Issue
I have about 1000 time series each time series is a record of an api latency i want to detect anoamlies for all the time series. Should I create a for loop to train one model(LSTM-Autoencoder) per api(per one time series) ? Or is there a way to fit one model that can detect anomalies for all the time series ?
Solution
The answer to your question is "it depends".
What's important is that you understand what each of these approaches means.
Should I create a for loop to train a model (LSTM-Autoencoder) for each time series ?
In this case it means your model is going to learn sequentially from each time series for each API. This can work well IF the anomaly you're trying to detect and the latency pattern are consistent across the different API. It's just a different way of having your model iterate over a dataset containing all your time series.

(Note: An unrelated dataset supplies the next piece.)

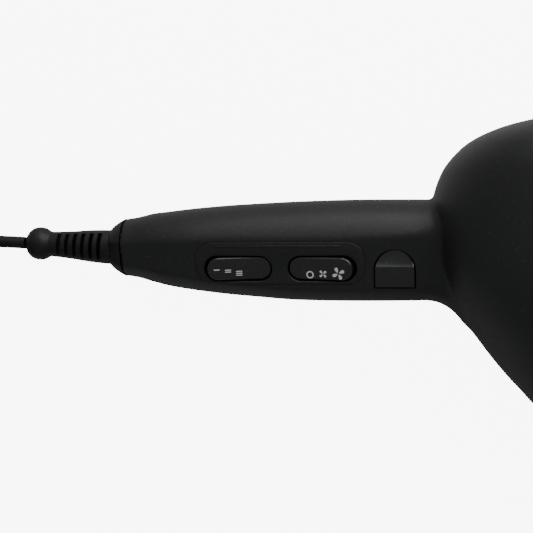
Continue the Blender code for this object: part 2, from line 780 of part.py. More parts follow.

IF there's no such consistency and each API display different latency pattern and anomaly, learning sequentially would not make sense. Imagine trying to predict the weather by training your model on temperature, then retraining on wind speed... most likely your model is not going to get any good as it will not learn the interaction between this two factor in such a setting.
Or is there a way to fit one model that can detect anomalies for all the time series ?
There is, you could have your problem structured as dataset with 1000 features (1 for each API). The difficulty might arise if your Time Series are not sampled at the same frequency, you might have to resample them. But in such a scenario you could develop a model that monitor all thousand API.
Of course this is theoretical, as with a 1000 features you might need a lot of sample to avoid the "curse of dimensionality".